* **To do**: Work out how many lines of the listing hold the string "finishes". Answer with that number alone.

Modeling code records
◇ ◇ ◇ ◇
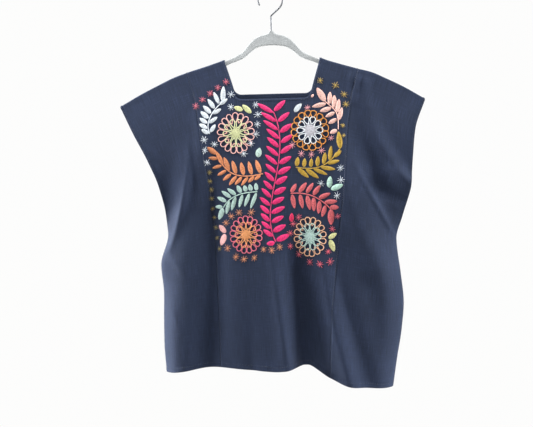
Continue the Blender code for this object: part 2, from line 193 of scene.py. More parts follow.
# Added to the solids' folds: sharp lines and small wrinkles, and broad ones that make
# some of the folds higher, lower or wider
FRONT_WRINKLES = millimetres(
    Crease,
    (-189, -290, -191, -415, -238, -555, 6, 8, 5.5, 7),
    (-178, -330, -178, -420, -206, -540, 16, 16, -1.6, -1.2),
    (-156, -190, -157, -344, -164, -460, 18, 18, 8.5, 3),
    (-196, -310, -202, -430, -236, -550, 18, 16, 9, 8),
    (-142, -330, -130, -540, -132, -840, 14, 34, -6, -11),
    (204, -230, 243, -380, 290, -436, 12, 18, 4, 33),
    (214, -215, 246, -350, 280, -420, 22, 22, -6, 0),
    (112, -330, 162, -470, 215, -600, 28, 32, 17, 18),
    (140, -300, 192, -448, 250, -575, 22, 24, -4, -4),
    (138, -200, 142, -320, 146, -420, 16, 16, 6, 2),
    (154, -350, 216, -476, 260, -556, 5, 6, 4.8, 5.6),
    (180, -260, 228, -425, 266, -520, 26, 26, 8.5, 7),
    (190, -380, 230, -440, 276, -488, 22, 26, 2, 16),
    (-16, -470, 2, -680, 24, -830, 10, 11, 5, 6),
    (66, -470, 90, -680, 108, -840, 20, 22, -8, -12),
    (34, -470, 56, -650, 80, -840, 26, 32, -8, -8),
    (94, -540, 112, -705, 144, -840, 8, 9, 4, 4),
    (130, -520, 168, -700, 206, -850, 26, 30, 11, 25),
    (110, -520, 142, -700, 174, -860, 16, 18, -5, -5),
    (30, -500, 40, -680, 52, -840, 14, 16, -5, -8),
    (168, -176, 166, -200, 162, -240, 5, 6, 3.6, 1.6),
    (183, -178, 180, -204, 174, -250, 5, 7, 4.8, 2.2),
    (202, -184, 200, -214, 198, -262, 6, 10, 4, 2.6),
    (-250, -545, -228, -580, -199, -612, 9, 10, 4, 2),
    (-247, -655, -232, -690, -212, -735, 7, 8, 2, 1.2),
    (-192, -600, -196, -720, -206, -840, 10, 12, 1.8, 2.6),
    (-234, -580, -234, -720, -236, -840, 16, 18, 8, 8),
    (-60, -640, -58, -740, -56, -830, 14, 16, -2, -4),
    (-84, -400, -88, -600, -90, -840, 40, 46, -5, -10),
    (216, -560, 226, -680, 220, -820, 18, 20, 5, 3),
)
BACK_WRINKLES = millimetres(
    Crease,
    (-150, -330, -200, -450, -240, -560, 9, 10, 2.6, 2),
    (156, -330, 200, -450, 244, -570, 9, 10, 2.4, 2),
    (-110, -500, -116, -660, -120, -820, 10, 12, 1.4, 2.6),
    (146, -480, 154, -660, 162, -840, 10, 12, 1.4, 2.6),
    (-196, -190, -206, -220, -222, -250, 7, 8, 1.4, 1),
)
CREASES = {"front": FRONT_CREASES, "back": BACK_CREASES}
WRINKLES = {"front": FRONT_WRINKLES, "back": BACK_WRINKLES}


def through(rows, column, at):
    """A smooth curve through one column of a table, read at the places given."""
    xs = np.array([row[0] for row in rows], float)
    ys = np.array([getattr(row, column) for row in rows], float)
    at = np.clip(np.asarray(at, float), xs[0], xs[-1])
    step = np.diff(ys) / np.diff(xs)
    slope = np.empty_like(ys)
    slope[0], slope[-1] = step[0], step[-1]
    rising = step[:-1] * step[1:] > 0
    mean = 2 * step[:-1] * step[1:] / (step[:-1] + step[1:] + NOT_ZERO)
    slope[1:-1] = np.where(rising, mean, 0)
    k = np.clip(np.searchsorted(xs, at, side="right") - 1, 0, len(xs) - 2)
    width = xs[k + 1] - xs[k]
    t = (at - xs[k]) / width
    return hermite(t, ys[k], ys[k + 1], width * slope[k], width * slope[k + 1])


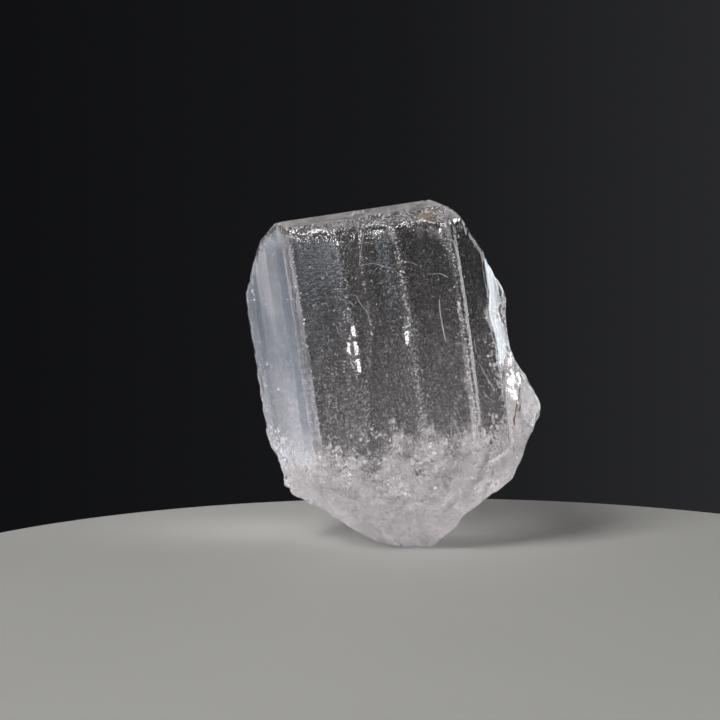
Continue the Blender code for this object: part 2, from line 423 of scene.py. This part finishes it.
def worked_stone():
    """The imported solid's mesh with the relief of the real stone's surface."""
    mesh = bmesh.new()
    mesh.from_mesh(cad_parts["topaz_crystal"].data)
    bmesh.ops.remove_doubles(mesh, verts=mesh.verts, dist=2e-6)
    bmesh.ops.dissolve_limit(
        mesh, angle_limit=math.radians(0.4), verts=mesh.verts, edges=mesh.edges
    )
    bmesh.ops.triangulate(mesh, faces=mesh.faces)
    zone = mesh.faces.layers.int.new("zone")
    for face in mesh.faces:
        face[zone] = zone_of(face)
    refine(mesh, zone)
    mesh.verts.ensure_lookup_table()
    mesh.verts.index_update()
    sharp, distances = edge_distance(mesh, 1.2 * MM)
    ease_facets(mesh, sharp, 6)
    mesh.normal_update()
    impacts = impact_points()
    layers = {name: mesh.verts.layers.float.new(name) for name in ("frost", *SCATTERED)}
    moves = []
    for vert in mesh.verts:
        place = to_prism(vert.co)
        facing = UPRIGHT @ vert.normal
        kinds = [face[zone] for face in vert.link_faces]
        broken = kinds.count(BROKEN) / len(kinds)
        strip = kinds.count(STRIP) / len(kinds)
        smooth = 1 - broken - strip
        away, strength = line_distance(place)
        line = smooth * strength * math.exp(-away * away)
        height = 0.0
        if TOP not in kinds:
            height += smooth * groove_height(place, ramp(abs(facing.x), 0.4, 0.8))
        if PRISM in kinds:
            height += smooth * (full_flat_height(place) + line_height(away, strength))
            height -= smooth * (scallop_depth(place) + right_chip_depth(place))
        height += broken * ripple_height(vert.co, place, impacts)
        height += strip * grain_height(place)
        height -= edge_wear(place, distances[vert.index])
        # The sparkle patches get thick white flakes here, which are painted highlights.
        patch = painted_sparkle_amount(vert.co)
        clear = clamp(1 + patch)
        vert[layers["frost"]] = clear * frost_amount(place, facing, broken + strip, line)
        vert[layers["milk"]] = clear * milk_amount(place, broken)
        vert[layers["chalk_and_painted_sparkle"]] = chalk_and_painted_sparkle_amount(place, strip, line, patch)
        vert[layers["veil"]] = clear * smooth * veil_amount(place, line)
        vert[layers["dust"]] = smooth * (0.18 + 0.7 * ramp(place.z, 23, 14) + 0.9 * ramp(place.z, 15, 9.5))
        foot = clamp(vert.co.z / (0.25 * MM))
        moves.append(vert.normal * height * MM * foot)
    for vert, move in zip(mesh.verts, moves):
        vert.co += move
        vert.co.z = max(0.0, vert.co.z)
    data = bpy.data.meshes.new("topaz_stone")
    mesh.to_mesh(data)
    mesh.free()
    data.shade_smooth()
    data.set_sharp_from_angle(angle=SHARP_ANGLE)
    stone = bpy.data.objects.new("topaz_stone", data)
    bpy.context.scene.collection.objects.link(stone)
    print("stone triangles", len(data.polygons))
    return stone


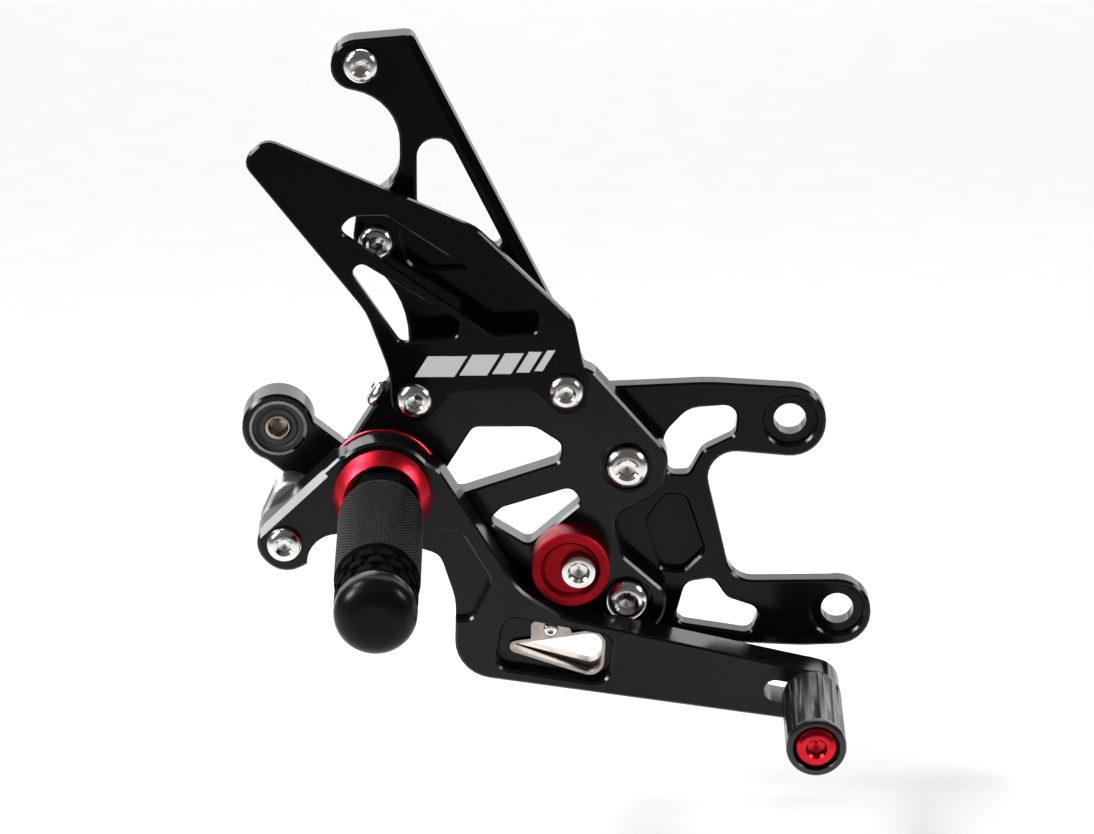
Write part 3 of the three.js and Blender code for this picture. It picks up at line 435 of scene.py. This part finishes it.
def smooth_shading_group(crease=40):
    """Merges a CAD node's vertices, and shades it smooth except across its creases."""
    group = bpy.data.node_groups.new("smooth_by_angle", "GeometryNodeTree")
    group.interface.new_socket("Geometry", in_out="INPUT", socket_type="NodeSocketGeometry")
    group.interface.new_socket("Geometry", in_out="OUTPUT", socket_type="NodeSocketGeometry")
    new = group.nodes.new
    start, end = new("NodeGroupInput"), new("NodeGroupOutput")
    merge = new("GeometryNodeMergeByDistance")
    merge.inputs["Distance"].default_value = 1e-6
    faces = new("GeometryNodeSetShadeSmooth")
    edges = new("GeometryNodeSetShadeSmooth")
    edges.domain = "EDGE"
    angle = new("GeometryNodeInputMeshEdgeAngle")
    flat = new("FunctionNodeCompare")
    flat.operation = "LESS_EQUAL"
    flat.inputs["B"].default_value = radians(crease)
    link = group.links.new
    link(start.outputs[0], merge.inputs["Geometry"])
    link(merge.outputs["Geometry"], faces.inputs["Geometry"])
    link(faces.outputs["Geometry"], edges.inputs["Geometry"])
    link(angle.outputs["Unsigned Angle"], flat.inputs["A"])
    link(flat.outputs["Result"], edges.inputs["Shade Smooth"])
    link(edges.outputs["Geometry"], end.inputs[0])
    return group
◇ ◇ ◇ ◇
* **Answer for this exercise**: 2